Task requirements:
Output every line below exactly.

Material:
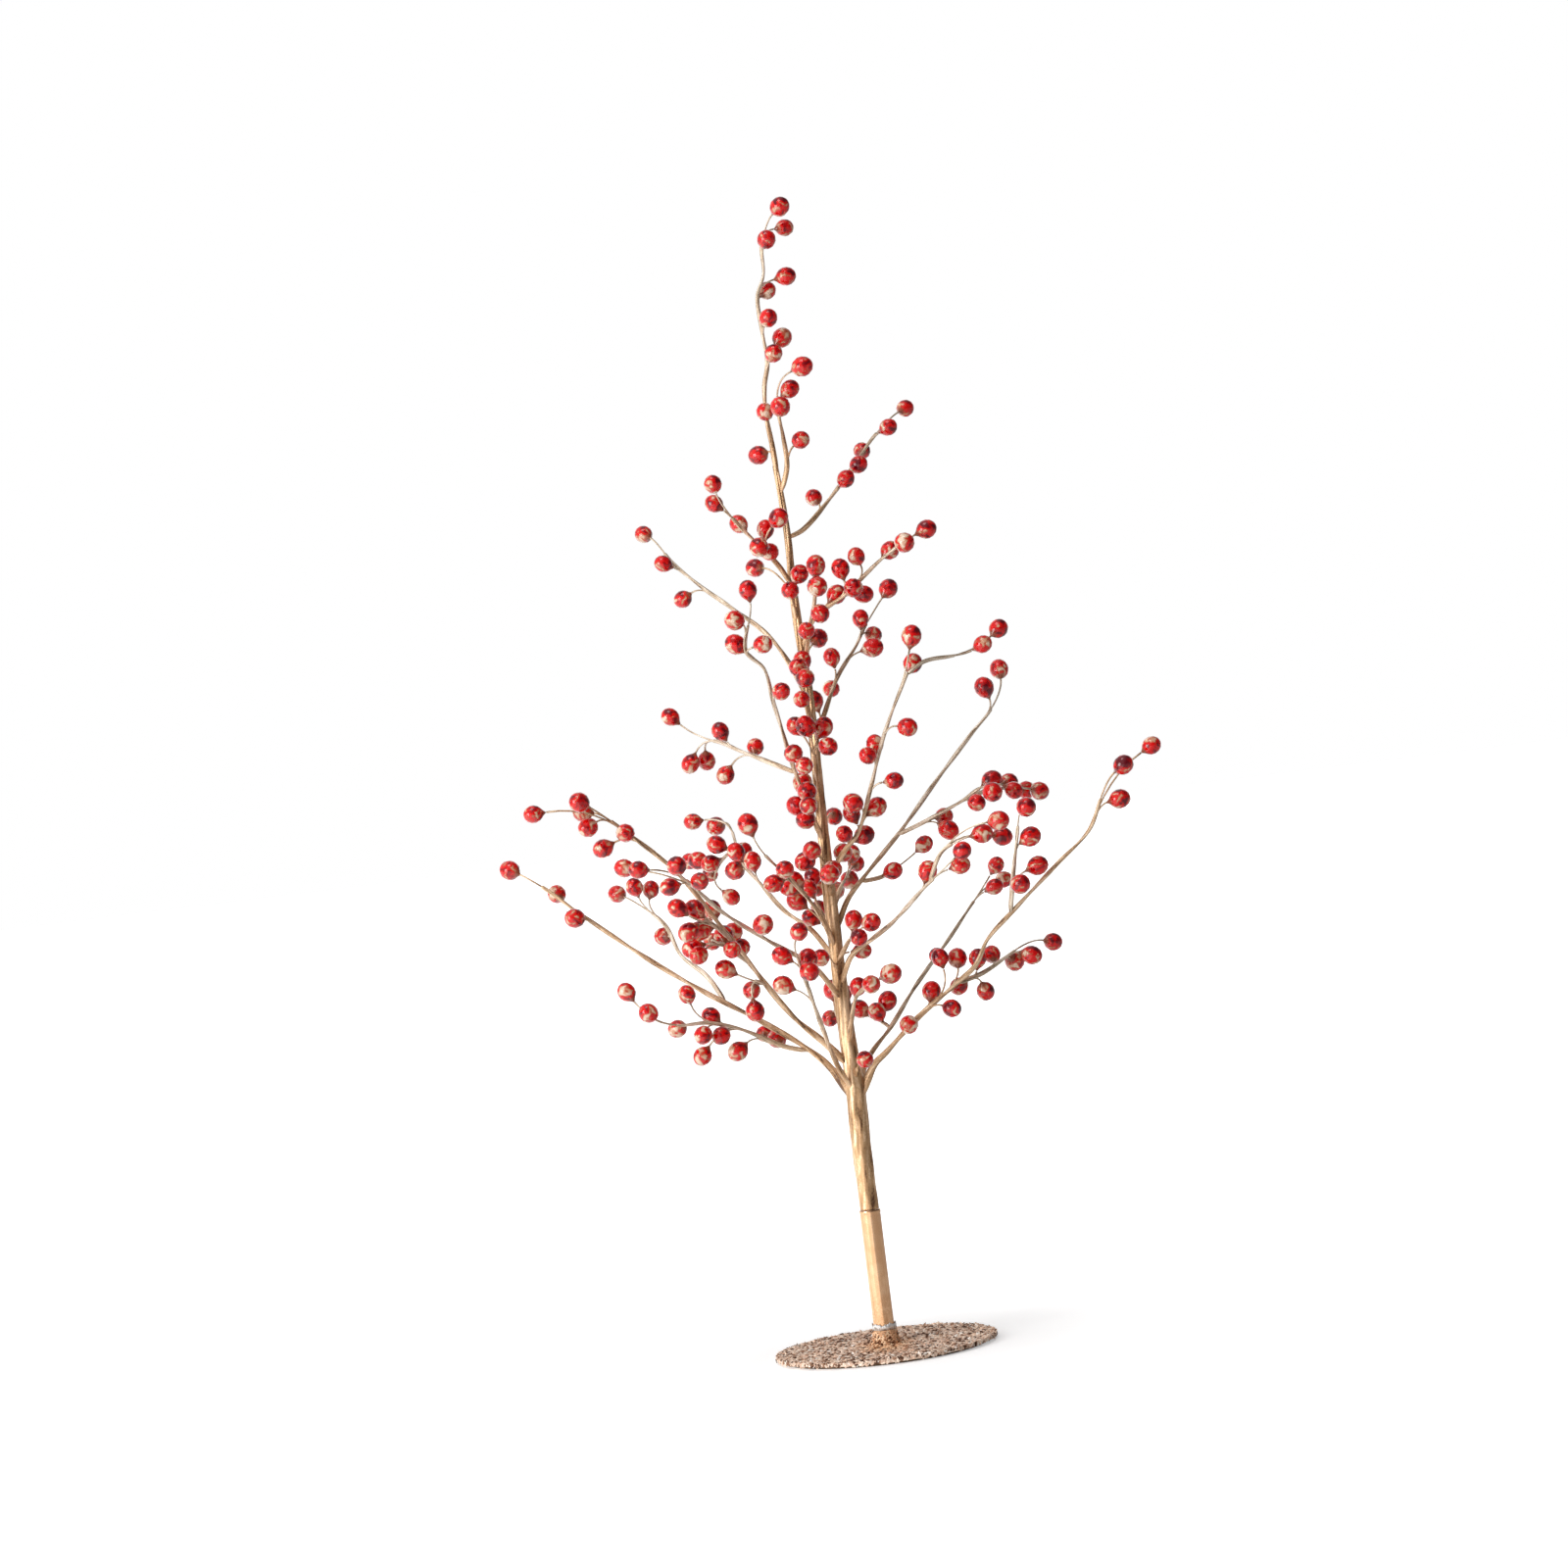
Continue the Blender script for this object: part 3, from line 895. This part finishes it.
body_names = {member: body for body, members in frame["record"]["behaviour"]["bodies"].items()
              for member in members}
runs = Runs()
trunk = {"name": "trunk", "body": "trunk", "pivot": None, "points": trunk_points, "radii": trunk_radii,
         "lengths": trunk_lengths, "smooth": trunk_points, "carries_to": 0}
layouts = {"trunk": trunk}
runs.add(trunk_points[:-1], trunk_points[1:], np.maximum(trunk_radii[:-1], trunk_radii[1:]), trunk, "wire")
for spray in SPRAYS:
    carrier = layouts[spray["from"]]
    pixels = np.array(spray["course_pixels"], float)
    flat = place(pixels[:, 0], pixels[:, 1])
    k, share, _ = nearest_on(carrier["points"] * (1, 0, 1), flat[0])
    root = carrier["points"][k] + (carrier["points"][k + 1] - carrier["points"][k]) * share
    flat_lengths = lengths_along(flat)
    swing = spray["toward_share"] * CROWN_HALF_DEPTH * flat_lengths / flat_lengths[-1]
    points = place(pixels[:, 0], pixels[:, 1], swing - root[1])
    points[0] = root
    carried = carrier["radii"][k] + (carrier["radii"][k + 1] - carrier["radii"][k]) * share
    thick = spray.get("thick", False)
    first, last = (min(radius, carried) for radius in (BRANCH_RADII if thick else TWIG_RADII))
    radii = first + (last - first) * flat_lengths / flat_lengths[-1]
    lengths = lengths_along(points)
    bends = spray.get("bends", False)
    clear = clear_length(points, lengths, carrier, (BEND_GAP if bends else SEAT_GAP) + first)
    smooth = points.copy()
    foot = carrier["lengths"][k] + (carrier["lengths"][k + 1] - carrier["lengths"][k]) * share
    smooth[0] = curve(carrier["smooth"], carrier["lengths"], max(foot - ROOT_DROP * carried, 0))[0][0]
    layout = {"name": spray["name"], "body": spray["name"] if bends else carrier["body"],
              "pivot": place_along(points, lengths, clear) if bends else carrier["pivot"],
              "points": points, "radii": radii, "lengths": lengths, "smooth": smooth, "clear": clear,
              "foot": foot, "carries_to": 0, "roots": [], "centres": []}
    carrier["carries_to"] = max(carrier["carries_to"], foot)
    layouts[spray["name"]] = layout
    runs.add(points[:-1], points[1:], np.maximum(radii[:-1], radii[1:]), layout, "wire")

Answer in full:
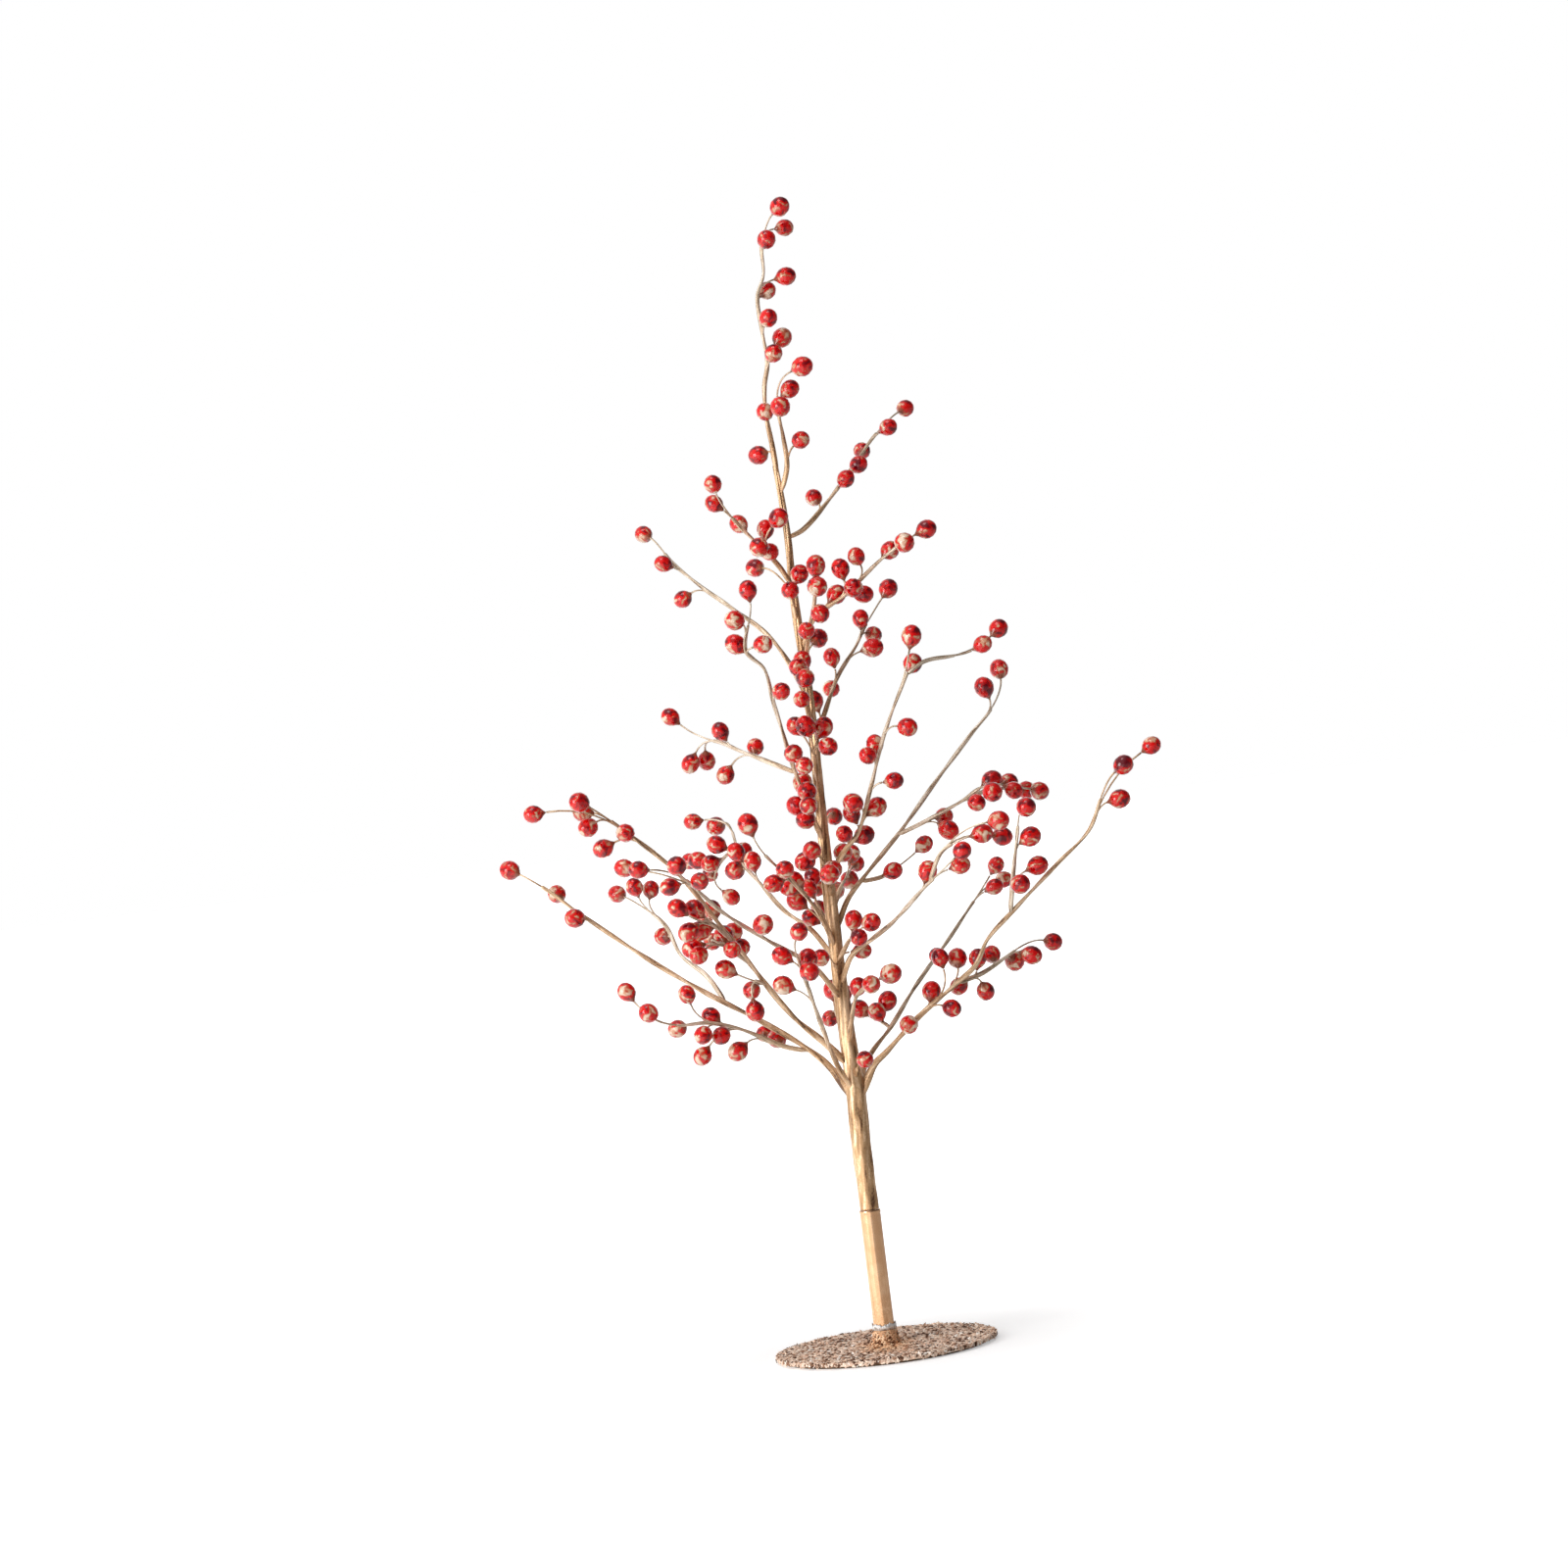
Continue the Blender script for this object: part 3, from line 895. This part finishes it.
body_names = {member: body for body, members in frame["record"]["behaviour"]["bodies"].items()
              for member in members}
runs = Runs()
trunk = {"name": "trunk", "body": "trunk", "pivot": None, "points": trunk_points, "radii": trunk_radii,
         "lengths": trunk_lengths, "smooth": trunk_points, "carries_to": 0}
layouts = {"trunk": trunk}
runs.add(trunk_points[:-1], trunk_points[1:], np.maximum(trunk_radii[:-1], trunk_radii[1:]), trunk, "wire")
for spray in SPRAYS:
    carrier = layouts[spray["from"]]
    pixels = np.array(spray["course_pixels"], float)
    flat = place(pixels[:, 0], pixels[:, 1])
    k, share, _ = nearest_on(carrier["points"] * (1, 0, 1), flat[0])
    root = carrier["points"][k] + (carrier["points"][k + 1] - carrier["points"][k]) * share
    flat_lengths = lengths_along(flat)
    swing = spray["toward_share"] * CROWN_HALF_DEPTH * flat_lengths / flat_lengths[-1]
    points = place(pixels[:, 0], pixels[:, 1], swing - root[1])
    points[0] = root
    carried = carrier["radii"][k] + (carrier["radii"][k + 1] - carrier["radii"][k]) * share
    thick = spray.get("thick", False)
    first, last = (min(radius, carried) for radius in (BRANCH_RADII if thick else TWIG_RADII))
    radii = first + (last - first) * flat_lengths / flat_lengths[-1]
    lengths = lengths_along(points)
    bends = spray.get("bends", False)
    clear = clear_length(points, lengths, carrier, (BEND_GAP if bends else SEAT_GAP) + first)
    smooth = points.copy()
    foot = carrier["lengths"][k] + (carrier["lengths"][k + 1] - carrier["lengths"][k]) * share
    smooth[0] = curve(carrier["smooth"], carrier["lengths"], max(foot - ROOT_DROP * carried, 0))[0][0]
    layout = {"name": spray["name"], "body": spray["name"] if bends else carrier["body"],
              "pivot": place_along(points, lengths, clear) if bends else carrier["pivot"],
              "points": points, "radii": radii, "lengths": lengths, "smooth": smooth, "clear": clear,
              "foot": foot, "carries_to": 0, "roots": [], "centres": []}
    carrier["carries_to"] = max(carrier["carries_to"], foot)
    layouts[spray["name"]] = layout
    runs.add(points[:-1], points[1:], np.maximum(radii[:-1], radii[1:]), layout, "wire")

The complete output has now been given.